The EL display device is a self-light emitting type, which differs from a liquid crystal display device. The EL element has a structure in which an EL layer is sandwiched between a pair of electrodes, and the EL layer has normally a lamination structure. A lamination structure of “a hole transporting layer, a light emitting layer, and an electron transporting layer” proposed by Tang, et al., of Eastman Kodak Co. can be given as a typical structure. This structure has extremely high light emitting efficiency, and nearly all EL display devices for which research and development is proceeding employ this structure.
Further, additional structures such as “a hole injecting layer, a hole transporting layer, a light emitting layer, and an electron transporting layer” formed in order on a pixel electrode; or “a hole injecting layer, a hole transporting layer, a light emitting layer, an electron transporting layer, and an electron injecting layer” formed in order on a pixel electrode may also be used. An element such as a fluorescing pigment may also be doped into the EL layer.
Note that all layers formed between the anode and the cathode are defined as EL layers in this specification. Specifically, layers such as light emitting layers, hole injecting layers, hole transporting layers, electron transporting layers, and electron injecting layers are included in EL layers.
In the above structure, a direct current electric field is generated in the EL layer by application of a predetermined voltage to the EL layer from a pair of electrodes, carrier recombination thus occurs in the light emitting layer, and light is emitted. There is electro luminescence in the EL layer in returning to a base state from a singlet excitation state (fluorescence), and in returning to a base state from a triplet excitation state (phosphorescence), and either type or both types of light emission, may be used.
Note that an element formed by an anode, an EL layer, and a cathode is referred to as an EL element within this specification. Furthermore, the light emission of the EL element is referred to as driving the EL element.
Deterioration of EL layers is promoted by such factors as heat, light, moisture, and oxygen, and therefore EL elements are generally formed after the formation of wirings and TFTs in a pixel portion during the manufacture of an active matrix EL display.
After formation of the EL elements, the substrate on which the EL elements are formed (EL panel) and a cover material are attached and sealed (packaged) by using a sealing material and the like so that the EL elements are not exposed to the atmosphere.
A connector (such as FPC or TAB) is attached after increasing the airtightness by the packaging process or the like in order to connect the elements or terminals leading from circuits, formed on the substrate, to external signal terminals, and the active matrix EL display is complete.
The voltage applied to an EL layer from a pair of electrodes of an EL element in an active matrix EL display is controlled by a TFT formed in each pixel. Therefore, if a TFT in a pixel portion does not function as a switching element, or a wiring is cut or shorted, then a predetermined voltage cannot be applied to the EL layer of the EL element. The pixel cannot display the desired graduation sequence in that case.
If the defect as above develops in the wirings or TFTs for controlling light emission of the EL element, then it is difficult to verify the existence of the defect before the EL display is complete and actual display is performed.
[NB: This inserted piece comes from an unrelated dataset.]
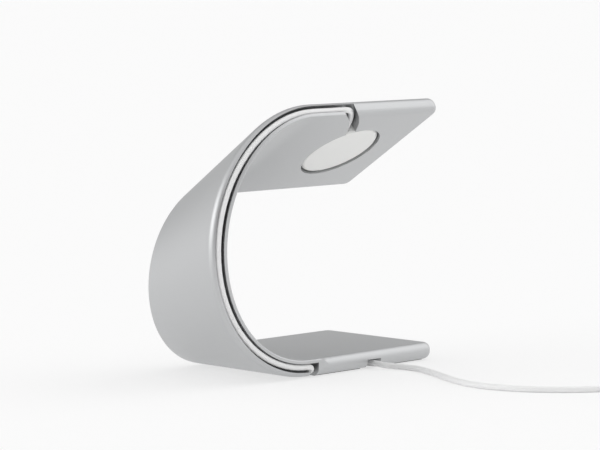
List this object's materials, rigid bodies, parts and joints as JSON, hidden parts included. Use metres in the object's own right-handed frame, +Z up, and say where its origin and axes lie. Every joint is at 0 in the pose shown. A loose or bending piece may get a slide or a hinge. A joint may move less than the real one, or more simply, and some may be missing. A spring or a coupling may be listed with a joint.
{
  "type": "smartwatch charging dock",
  "caption": "Bent aluminium watch stand with a tilted arm, a round magnetic charger set in the arm and its cable held in a groove round the bend.",
  "frame": {"origin": "on the table, under the middle of the stand's own box (the loose cord and its plug left out)", "axes": "+X along the plate's strip towards its open front edges, +Z up, -Y the side with the cable groove"},
  "size_m": [0.1417, 0.198, 0.0893],
  "materials": {
    "anodised_aluminium": "fine bead-blasted satin",
    "pad_rubber": "matt",
    "white_polycarbonate": "gloss",
    "white_back_plastic": "satin",
    "white_cable_jacket": "satin",
    "enamelled_copper": "satin",
    "ferrite": "matt",
    "nickel_plate": "polished",
    "steel": "satin",
    "board_green": "solder mask",
    "chip_black": "matt",
    "contact_gold": "polished"
  },
  "bodies": {
    "root": {"stand_body": "anodised_aluminium", "base_pads": "pad_rubber", "puck_back_shell": "white_back_plastic", "puck_front_dish": "white_polycarbonate", "charging_coil": "enamelled_copper", "coil_ferrite": "ferrite", "centre_magnet": "nickel_plate", "magnet_yoke": "steel", "puck_circuit_board": "board_green", "board_chips": "chip_black", "puck_cable_sleeve": "white_cable_jacket", "cable_in_groove": "white_cable_jacket", "cord_lead": "white_cable_jacket", "cord_coil": "white_cable_jacket", "cord_tie": "white_back_plastic", "plug_strain_relief": "white_cable_jacket", "plug_grip": "white_back_plastic", "plug_shell": "steel", "plug_tongue": "white_back_plastic", "plug_contacts": "contact_gold"}
  },
  "joints": []
}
Therefore, in order to distinguish an EL panel which will not become a product from a good product, it is necessary to form the EL elements, perform packaging, attach the connectors, and complete the EL display. The processes of forming the EL elements, performing packaging, and connecting the connectors are wasted in this case, and, therefore time and cost for production cannot be reduced. Further, even for EL panels formed by using a substrate which is taken from a multi-faced substrate, the processes of the packaging and the attachment of the connector become wasted, and time and cost similarly cannot be reduced.
With active matrix liquid crystal displays, which have become mass produced ahead of active matrix EL displays, before completing the liquid crystal display by injecting liquid crystals between a panel comprising the pixel portion (liquid crystal panel) and a substrate comprising an opposing electrode, an electric charge is accumulated in a capacitor in each pixel after formation of wirings and TFTs in a pixel portion. Whether or not any defects have developed in the pixel portion is verified by measuring the amount of the electric charge for each pixel.
However, in the case of active matrix EL displays, two or more TFTs are generally formed in each pixel. There are also cases in which one of the electrodes (pixel electrode) of the EL element is connected to a capacitor through a TFT. In this case, even if the amount of electric charge accumulated in the capacitor is measured, it becomes difficult to verify whether or not there are any defects in the wirings and TFTs connected between the capacitor and the pixel electrode.
The establishment of a method of inspection for determining whether or not there are defects in wirings and TFTs in the pixel portion, in other words, whether or not a predetermined voltage can be applied to the pixel electrode of the EL element of each pixel, before completing the EL display, is needed toward mass production of active matrix EL displays.